Toujours est-il que dans ces histoires à l’eau de rose, la « rencontre » est toujours abordé sous l’angle de l’attirance physique. Même si les protagonistes se connaissaient déjà, l’histoire débute au moment où monsieur et madame, monsieur et monsieur, madame et madame, peu importe, se rendent compte qu’ils ressentent de l’attirance physique l’un pour l’autre, qu’il ou elle a envie de le ou la toucher, de l’embrasser et entretient des « pensées inavouables » (j’adore la désuétude de cette expression pour parler de sexe dans ce monde où il est partout). Et l’histoire s’arrête au moment où se déclarant mutuellement leur amour, ils décident que plus rien ne pourra les séparer. Quand j’ai accepté mon asexualité, je me suis demandée ce que deviendrait la trame de l’histoire sans le sexe. Et j’ai épluché toutes les pages d’Amazon pour trouver un livre où le héros serait asexuel. J’en ai trouvé deux, un livre de science-fiction et une romance. En anglais. Absolument rien en français. Mais nous en reparlerons dans un autre article.

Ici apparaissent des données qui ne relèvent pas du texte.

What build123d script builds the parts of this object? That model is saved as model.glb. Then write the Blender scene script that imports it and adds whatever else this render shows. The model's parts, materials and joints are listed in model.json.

Donc imaginons un homme et une femme, et simplifions les choses (après tout, c’est nous qui imaginons), chacun sait qu’il est lui-même asexuel, et hétéro romantique, mais qu’il ignore ce qu’il en est de l’autre. Ils sont collègues sans toutefois qu’il y ait un lien hiérarchique entre eux, ils se croisent régulièrement à la machine à café, ont eu l’occasion de déjeuner à la cantine ensemble et de discuter de la météo, de l’actualité, de leurs vacances respectives … Chacun se dit que l’autre possède des qualités et des centres d’intérêts qui l’intéressent, ils ont plaisir à passer du temps et discuter ensemble. Et ? Et puis rien. Dans notre société actuelle où l’asexualité n’a aucune visibilité, il y a en effet de fortes chances pour que cette relation de travail n’aille pas plus loin, parce qu’on nous a appris que l’attirance physique était la base de tout. C’est à partir de là qu’on engage le flirt, qu’on entame une conversation plus personnelle, qu’on passe à l’étape de faire connaissance autrement que superficiellement. Les codes n’existent tout simplement pas pour une relation où il n’y a pas d’attirance physique.

Prenons alors l’hypothèse certainement plus courante qu’un seul des collègues soit asexuel, et pour que ce soit plus simple pour moi, disons que ce soit la femme, et qu’elle en soit consciente. Dans ce cas-là, l’homme ressentant de l’attirance sexuelle pour elle essaie d’aller plus loin, en l’invitant à l’accompagner à une sortie. Admettons qu’elle accepte. Dans ce cas-là, les choses sont plus claires, les deux adultes savent de quoi il en retourne. Enfin, la personne asexuelle surtout, parce qu’il y a fort à parier que l’autre personne n’envisage même pas que l’attirance physique qu’il ressent ne soit pas réciproque. Alors, que doit faire la personne asexuelle dans cette situation ? Tout dépend d’elle-même et de ce qu’elle est prête à faire dans le cadre d’une relation amoureuse. Peut-être accepte-t-elle tout de même les relations sexuelles et dans ce cas, sans être particulièrement enthousiaste, elle est prête à répondre aux demandes à venir ? Ou peut-être refuse-t-elle les relations sexuelles mais elle se dit que si elle parle maintenant, elle tue la relation dans l’œuf sans même lui laisser une opportunité ?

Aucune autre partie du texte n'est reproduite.